An important piece of research in this field was done a few years ago by Philip Richter and Leslie Francis, for their book Gone But Not Forgotten. Their team tracked down some of those who no longer went to church (the ones still alive) and asked why they'd stopped. There was a smattering of flouncers, those who'd been offended by something; a handful of doubters, people who had lost what faith they had; and rather more in the distracted category, who now take their children to football training, or visit aged parents, and similar activities that have made Sunday too busy to fit churchgoing into.
Unlike in most surveys, however, the most interesting category was "Don't know". Remember, we're talking about someone's relationship with his or her Creator: the sustainer of their lives, their link with the eternal, and so forth. How odd to stop worshipping God, and not to know why. Except that it's not really that odd: it's the same drift away from righteousness as when we slip out of diets, neglect our exercise routine, and start smoking again. It's not that we decide to be unfit or faithless; it just sort of happens. "Oh well, just the one." "Oh well, we can go next Sunday."
In my earlier years as a Christian, we called this "backsliding". We were enjoined to be on our guard against any signs of it in ourselves or our friends, to the extent that attending church only once on Sundays was a sign that something might be amiss, and a quiet word would be had with the culprit. It was an otherworldly phase, when a silly, rigid definition of what constituted a believer got in the way of contact with "normal" people. Nevertheless, despite its tinge of judgementalism, the regime did promote a great deal of pastoral care. Quite often, what lay behind a failing of belief, a disinclination to worship, was unhappiness in some shape or form, caused by depression, or bereavement, or a failing relationship. Friendly contact with someone from church could make a big difference.
What Richter and Francis found was that friendly contacts are seldom forthcoming. People would drift away from church and nobody would notice. No phone call, no friendly e-mail, no visit.
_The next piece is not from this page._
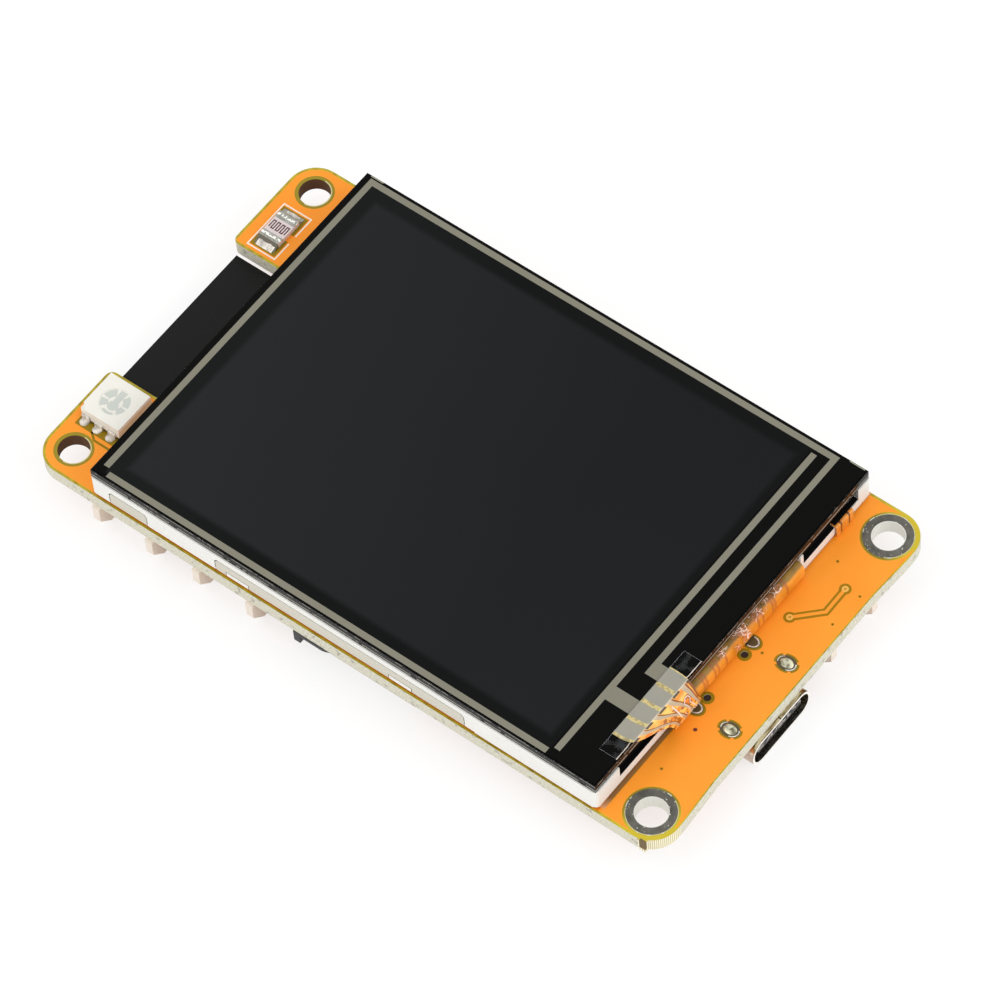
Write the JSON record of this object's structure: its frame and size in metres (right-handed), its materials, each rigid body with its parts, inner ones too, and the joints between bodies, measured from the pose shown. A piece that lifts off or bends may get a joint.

What sort of treatment could be better designed to undermine confidence in the great Christian enterprise than that sort of neglect. There's something about respecting people's integrity, and not intruding; but this sort of carelessness - from a group of people who are supposed to exercise love and charity - suggests a lack of respect for those who have been allowed to slip away unchecked.
What this means is that there is a large group of people who have tried church, who feel reasonably well disposed to it, support its general tenets in theory, but just don't happen to go any more. This is where the bribe comes in. Next Sunday, churches in Manchester will be giving out bars of fair-trade chocolate as part of its "Back to Church" initiative. Congregations are enjoined to invite anyone they know to come and pick one up (and stay for the service). The posters say "Missing you"; there's a questionnaire on the website (www.backtochurch.co.uk) that starts "Why did you leave your church?" and offers the options: "moved house, someone in the church annoyed me, had a big life event (e.g. divorce, birth of child etc), and too much to do on Sundays".
Clearly, it's quite possible to be a Christian without going to church - just as it's possible to get through a weekend without reading a newspaper. But the riches of the world and the riches of heaven are on offer, and, if it takes a bar of chocolate to restore the habit of enjoying them, then so be it. And if you don't live in Manchester, don't worry: I hear that other churches are offering bread and wine.